Rookery gets sole bidder
A Spokane City Hall effort to save the 1934 Rookery and 1915 Mohawk buildings downtown has drawn a purchase proposal from just one private development company, which wants to renovate the buildings for residential and commercial uses.
Wells & Co. of Spokane met Monday’s deadline for submitting its proposal for the $4.8 million properties at Riverside Avenue and Howard Street.
The deal could save the two buildings. Wrecking crews were stopped last November when the owner agreed to give the city time to find a private purchaser. Dozens of preservationists had pressed the city to save the structures.
At least one other developer has contacted the city about a prospective proposal but was not able to meet the deadline, said John Pilcher, the city’s economic development director.
The proposal from Wells & Co. follows a controversial vote last December in which the City Council agreed to a purchase arrangement with longtime owner Wendell Reugh, but only if city funds were not put at risk.
Pilcher told City Council members during a Monday briefing session that he and his staff were evaluating the Wells proposal to make sure it meets the city’s requirements.
Ron Wells, who has extensive experience in historic renovations in Spokane, has said that he and other investors were planning to pool $5 million in cash to acquire the property and then use bank financing for renovation and construction of what could become a mixed-use complex.

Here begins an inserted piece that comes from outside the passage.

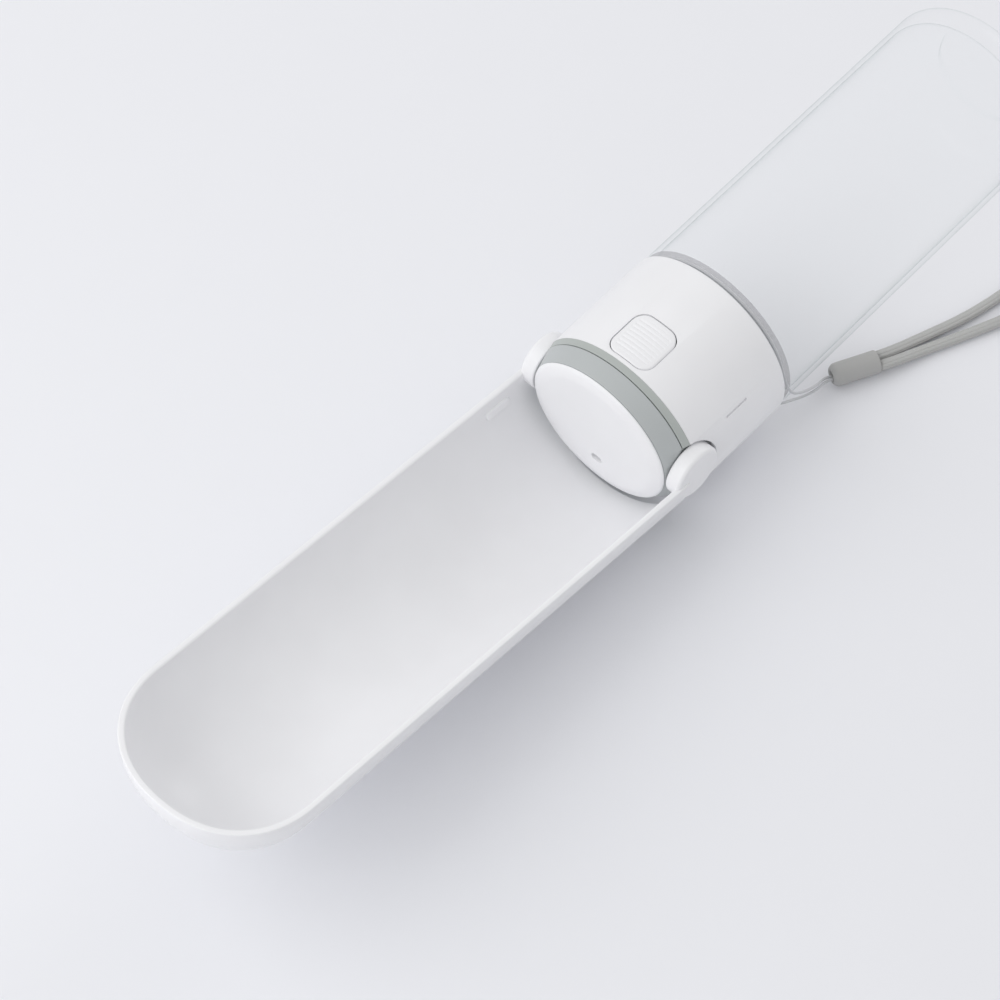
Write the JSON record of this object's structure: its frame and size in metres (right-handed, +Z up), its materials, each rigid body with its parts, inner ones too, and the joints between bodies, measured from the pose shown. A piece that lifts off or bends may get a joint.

Previously, Wells and other investors were unable to reach purchase agreements with Reugh on the nearly one block of downtown property, but an emerging market for downtown condominiums has spurred interest in the Rookery-Mohawk redevelopment.
The purchase proposal also validates an effort by Mayor Dennis Hession, who met with Reugh last November and got him to agree to let the city find a private purchaser.
The adjacent Merton Block building, which dated to 1890, was torn down in November 2004. A series of smaller buildings along Sprague Avenue were also torn down that year.
Hession, who was council president at the time, subsequently won council support for a resolution allowing the city to purchase the property, but only if a private developer had cash to repurchase it from the city immediately.
Hession and preservationists had argued that in addition to losing two historically significant buildings, the demolitions would have left a gaping hole in the city’s commercial center.
“I am still interested in ensuring we do not have a surface parking lot at that location,” Hession said on Monday.
Members of Spokane Preservation Advocates spent nearly $30,000 of the organization’s money to fight demolition, said Joanne Moyer, a leader in the group, which lobbied city officials, bought newspaper advertising and demonstrated in front of the structures.
Moyer on Monday said she is pleased Wells has submitted a proposal. “I am delighted it’s someone local that’s going to do it,” she said, adding that Wells would not tear down the two old buildings.
Moyer said the campaign to save the Rookery and Mohawk buildings was the biggest challenge taken up so far by SPA, which was formed in 1997 in large part to prevent demolition of historic buildings.